Jacobi popularised the partial derivatives notation with his 1840 paper De determinantibus functionalibus, where he spends 3 pages introducing the notation, explaining a certain problem he sees with it, and suggesting a solution for this notational problem. Surprisingly, the problem Jacobi saw was not the one the OP sees. Instead, it was probably Jacobi's suggested solution which leads to the problems the OP an everyone else in this thread sees!

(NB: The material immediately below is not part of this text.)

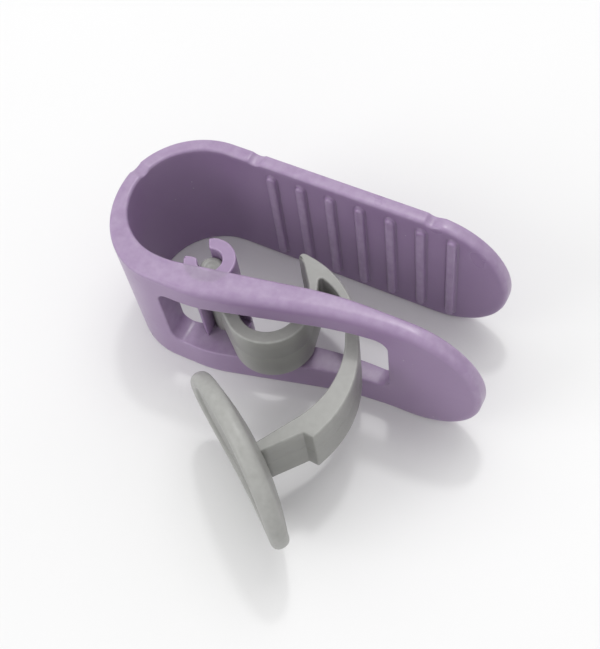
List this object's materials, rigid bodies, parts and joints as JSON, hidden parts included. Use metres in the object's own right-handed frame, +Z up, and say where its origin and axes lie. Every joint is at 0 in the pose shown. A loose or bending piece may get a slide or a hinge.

You may read what Jacobi he had to say here. But beware that in order to understand what he was saying (and lead any reasonable discussion about it), one needs to understand the difference between how the word function was used prior to $\approx$ 1930, and how we officially use it today. I've written about this distinction here and here.

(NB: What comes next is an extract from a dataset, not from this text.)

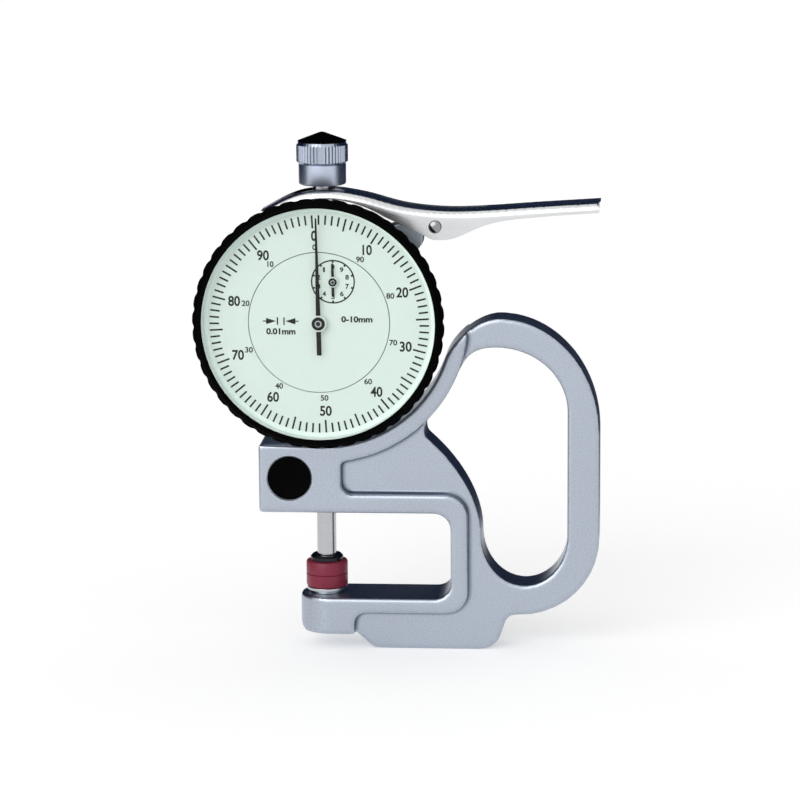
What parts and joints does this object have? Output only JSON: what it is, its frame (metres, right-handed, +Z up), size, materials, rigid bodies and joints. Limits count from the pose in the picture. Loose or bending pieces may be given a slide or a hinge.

In case you don't want to read Jacobi, here's a short rephrasing of Jacobis problem by Vladimir Arnold in his Classical Mechanics book p. 258 footnote 81:

It is necessary to use the apparatus of partial derivatives, in which even the notation is ambiguous$.^{81}$

81. It is important to note that the quantity $\partial{u}/\partial x$ on the $x, y$-plane depends not only on the function which is taken for $x$, but also on the choice of the function $y$: in new variables $(x, z)$ the value of $\partial{u}/\partial x$ will be different. One should write $$\left.\frac{\partial u}{\partial x}\right|_{y=\text{const.}} \quad \left.\frac{\partial u}{\partial x}\right|_{z=\text{const.}}$$

In the thermodynamics literature the same problem is solved with the notation

$$\left(\frac{\partial u}{\partial x}\right)_{x,y} \quad \left(\frac{\partial u}{\partial x}\right)_{x,z}$$

but Jacobi's original suggested solution was writing

$$\frac{\partial u (x,y)}{\partial x} \quad \frac{\partial u (x,z)}{\partial x}$$

(!) Combine this with his awkward choice of the letter $f$ for what Arnold denotes with $u$ and you have guaranteed confusion. (I very much suspect that it was also Jacobi who opened the gate for the awfully popular $y=y(x)$).